Then Saturday morning Barbie and I were on a long tandem bike ride which among other places took us up Turkey Mountain.  I noticed that someone had strung up a hammock between two light poles on either side of the HC ramp leading from the parking lot to the sidewalk of the trail.  This meant that whether you were walking, biking or in a wheel chair, you would have had to go around and “jump” the curb to get out of the parking lot or walk to the other end of the parking lot to the other ramp.  On our return trip through the area, I asked the person at the hammock if it was his, he replied “yes” and I followed by asking if he realized he was blocking the ramp for bicycles and handicapped people from getting onto the trail.  He retorted “I’ll tell you what, if a handicapped person happens to drive up, I’ll move it”.
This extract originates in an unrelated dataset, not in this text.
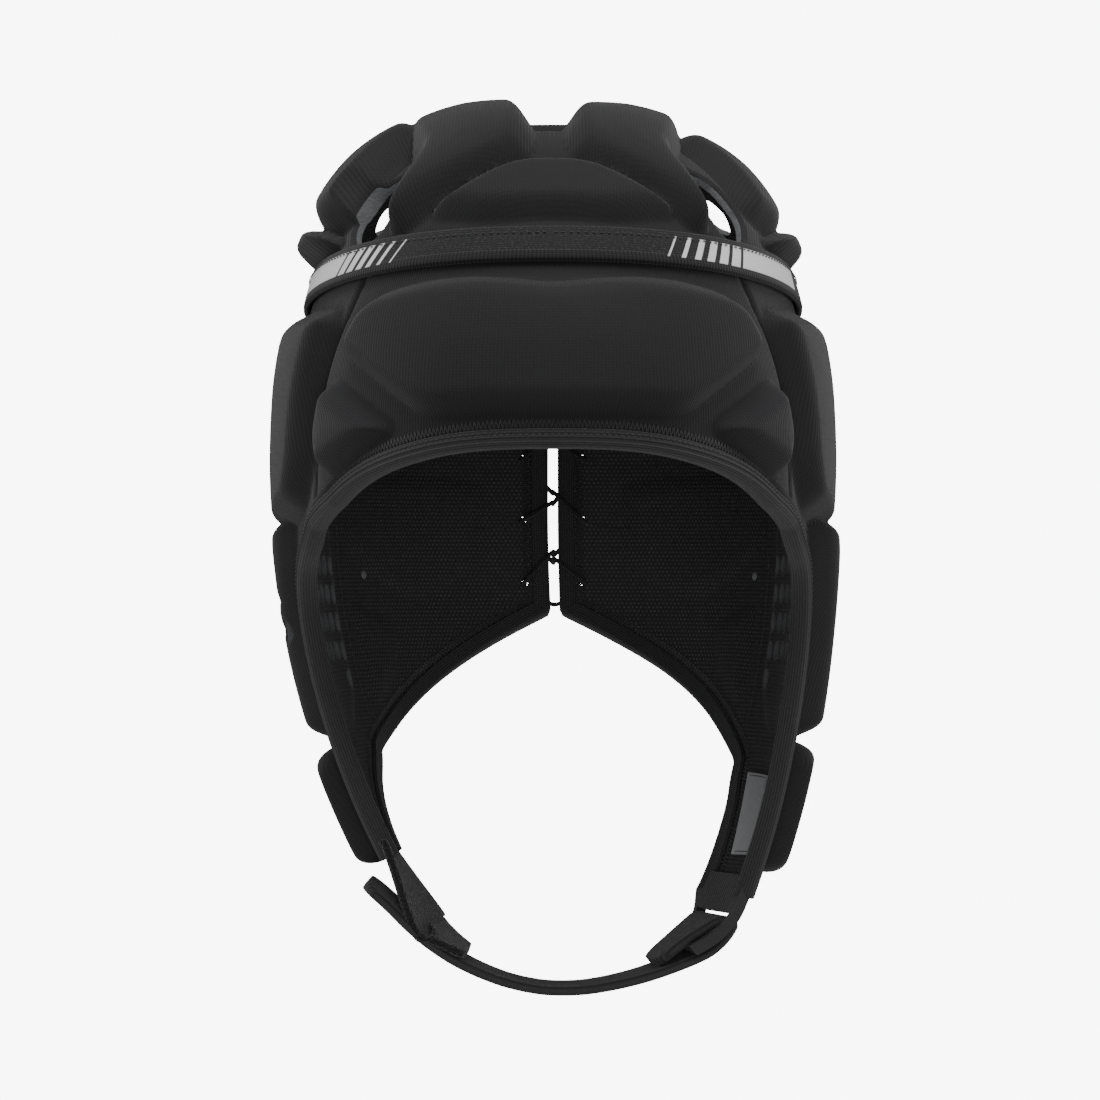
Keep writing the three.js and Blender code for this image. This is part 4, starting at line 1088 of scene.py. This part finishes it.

I know a lot of respectful and honorable “20 somethings” and I applaud your character.  But it sure seems to me that the number of “I am my own god and I answer only to no one” young people out there is on the rise at epidemic levels.  And I’m not sure the un-churched have a monopoly on this type of attitude.  It used to be that being “old fashion” meant you respected boundaries in a dating relationship, guys opened doors for ladies (and yes most of the young girls acted like ladies), you said yes sir and yes ma’am and you respected the hoary head (meaning gray-headed to assume maturity and age).  I suspect that for many young people today, “old fashion” simply means that you aren’t attired in the latest must have shirt, pants, shoes or cell phone.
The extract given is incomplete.